When I started out in the PA industry, I had never considered that I would be in the minority. Of course, the majority of the images we see through mainstream media – The Devil Wears Prada, for example – depict women demanding and securing these high-powered PA positions, but I had never considered that this was the reality. In fact, the belief is that around 93% of PAs/EAs/administrative staff in the UK are women. I find this an astonishing figure and wonder why more men have not stepped up and taken on the role of an assistant. Is it because they too see it as ‘women’s work?’ Do they not see it as a legitimate career option? Or maybe it’s down to assuming that they wouldn’t get hired in a predominantly female-led industry.

When we look back to before WWI, the majority of personal assistants were men and very few women were carrying out these roles. Of course once the war hit, more women became personal assistants and the rest, they say, is history. As time has moved on, the job and industry has become more female dominated.

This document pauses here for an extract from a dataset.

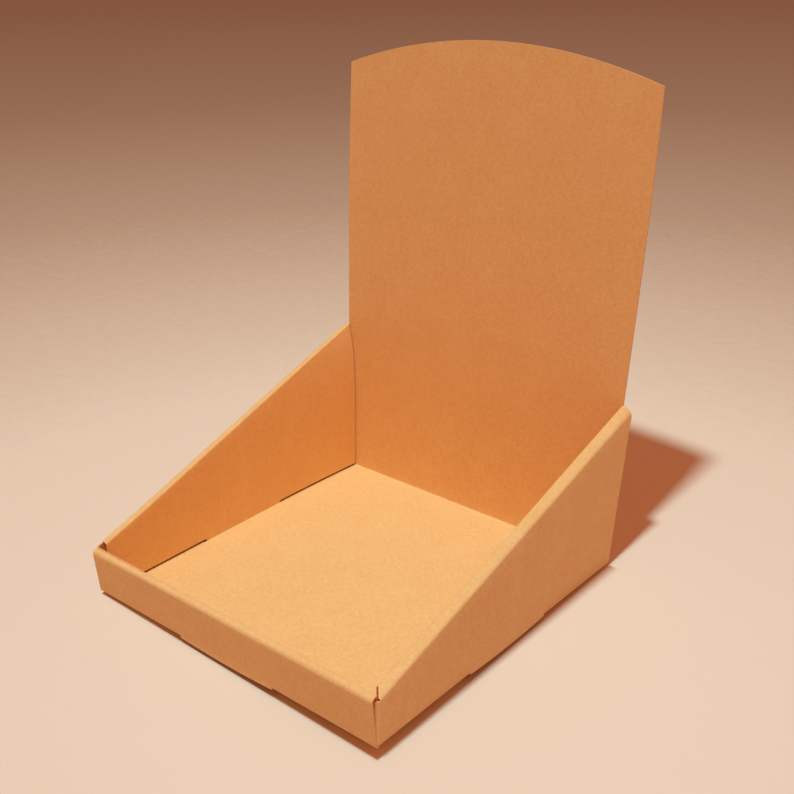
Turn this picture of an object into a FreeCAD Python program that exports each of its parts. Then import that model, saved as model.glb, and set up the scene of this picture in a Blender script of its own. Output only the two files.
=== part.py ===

When I’m asked why I became an assistant, my answer is simple – I’m good at supporting people and I’m organised. This is what made me leave a career of nearly a decade in customer service to take up a new path as an assistant, and I have never once felt that I couldn’t be successful or able to do my role because I am a man. I’ve never considered the role to be gender specific and have never felt any discrimination from my peers (be that male or female). The comments I receive are usually from other men outside of our industry who are still stuck in a gender-specific world.

I believe that as an industry we need to be reaching out to more men, and helping them realise being an assistant is not just about diary management and getting the boss lunch. We need to show them that this is a rewarding career option and that the possibilities (and sometimes perks) of being an assistant are endless.

If you are good at what you do, have the determination, drive and ambition to be successful, then your sex, age, or anything else for that matter should not stop you from reaching your goals. Being an assistant is fantastic. So to the men that turn their noses up at our profession – you’re missing out!